歪嘴爺爺是我爺爺的親弟弟。
歪嘴爺爺的嘴是怎么歪的,我們不知道,只是聽父親說過,好像是被打歪的。但究竟是被誰打歪的,他也說不清楚。我和弟弟從來不敢喊歪嘴爺爺,而只能恭敬地喊二爺。歪嘴爺爺雖然不是村干部,但村里的大事小事只要他發言,事情就基本定了。誰家有個夫妻不合、子女不孝、鄰里不睦,只要歪嘴爺爺一說話,事情也就化為云煙。這一切,不僅是因為歪嘴爺爺有五個兒子一個女兒,在村里屬于大戶人家,還在于歪嘴爺爺是方圓幾十里出了名的“養蠶專業戶”“萬元戶”。一到養蠶季節,時不時會有很多人到他家里來學習養蠶經驗,有時還有電視臺攝像機跟著。
歪嘴爺爺的確是一把養蠶的好手,在上個世紀八十年代,幾乎不識字的歪嘴爺爺就懂得了規模養殖,別人家一季只敢養半張紙的蠶,他家卻要養七八張紙,蠶兒長大時,他家所有房間里全是白白嫩嫩的蠶,結繭時,整個院子白花花一片,煞是可愛。特別忙的時候,左鄰右舍的婦道人家全部到他家幫忙,除了把自家的桑葉銷售給他外,還可獲得一件襯衣或者其他類似的小禮物。我的父母就曾幫過歪嘴爺爺養過好幾年蠶。
由于養蠶技術好,而且規模很大,歪嘴爺爺的名氣越來越大,很多區、鄉領導都把歪嘴爺爺家作為示范點,在大會小會上,歪嘴爺爺經常受到表揚,特別是1987年,在全市的栽桑養蠶工作大會上,歪嘴爺爺獲得了他生平第一件大獎——一臺14寸青羊牌黑白電視機。
村里那時還不通電,歪嘴爺爺的獎品在院里供人參觀了一陣后,二婆小心翼翼地把它收藏在了一個裝小麥的柜子里。當歪嘴爺爺高興,或者是哪個孩子做出了令他滿意的事,他就會大聲在院子里招呼全家人一起“看”電視,他的幾個兒子就會小心地把那臺電視機抬出來放在院子里,一家人東看看,西看看,一些膽大的孩子就會用手去摸摸。
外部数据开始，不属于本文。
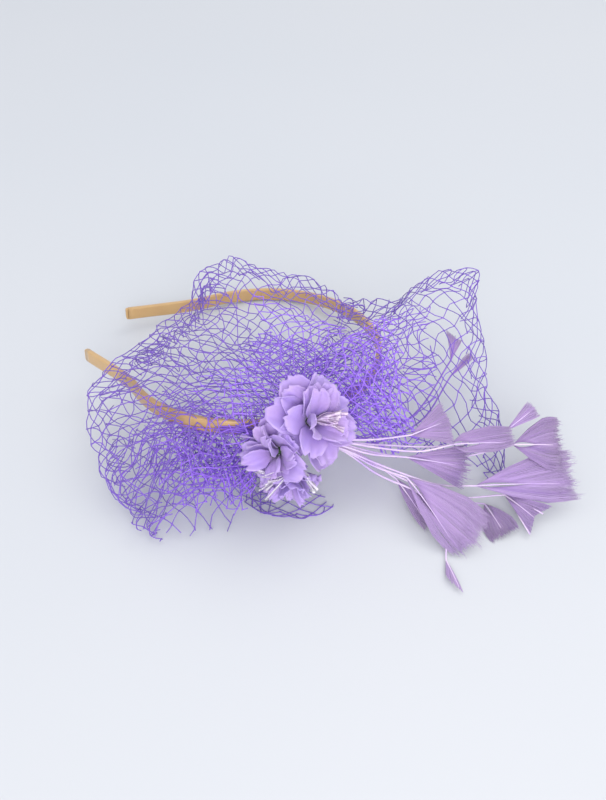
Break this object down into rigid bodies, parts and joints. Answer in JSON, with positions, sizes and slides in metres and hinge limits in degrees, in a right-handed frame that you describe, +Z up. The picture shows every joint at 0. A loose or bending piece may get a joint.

一九八九年,和我們村相隔兩里路的鄰村通了電,歪嘴爺爺就去和離得最近的一家人商量,說通過看電視收費的方式在他家用一下電放電視,那家人高興地同意了。于是,在一個午后,歪嘴爺爺親自抱著電視機到了鄰村,可是,插上電,電視卻沒有畫面,歪嘴爺爺忽然想到誰說的放電視還要什么天線,于是,馬上派文化程度稍高一點的老四到街上去買。老四買回來安起后,只能聽見聲音,又搭梯子到房頂上轉方向,電視機上終于有了一些影像,但有很多雪花。看見了真正意義上的電視,雖然不是很清晰,但滿屋子的人卻異常高興。
隨著時間的推移,電視畫面也越來越清晰,看的人也越來越多,每天午飯后,歪嘴爺爺就抱著那臺電視機,身后跟著一條長長的隊伍向那家人家中奔去,下午放完后又抱回來。那年暑假正在放《西游記》,這吸引著我和弟弟每天中午不睡午覺跑去看電視,也就在那時,我們學會了唱“敢問路在何方?路在腳下!”
不久,我們村也通了電。又過了不久,村里一些富裕人家抱回了一臺又一臺的電視。
工作后,我也陸續給父母買回了彩電、冰箱、洗衣機,曾經“樓上樓下、電燈電話”的夢想成為現實。
不知不覺中,歪嘴爺爺已去世二十多年了,父親也已去世十四年了,每當夜深人靜的時候,感知著如今的好日子,這些畫面如褪色的膠卷,一一在腦海中顯現。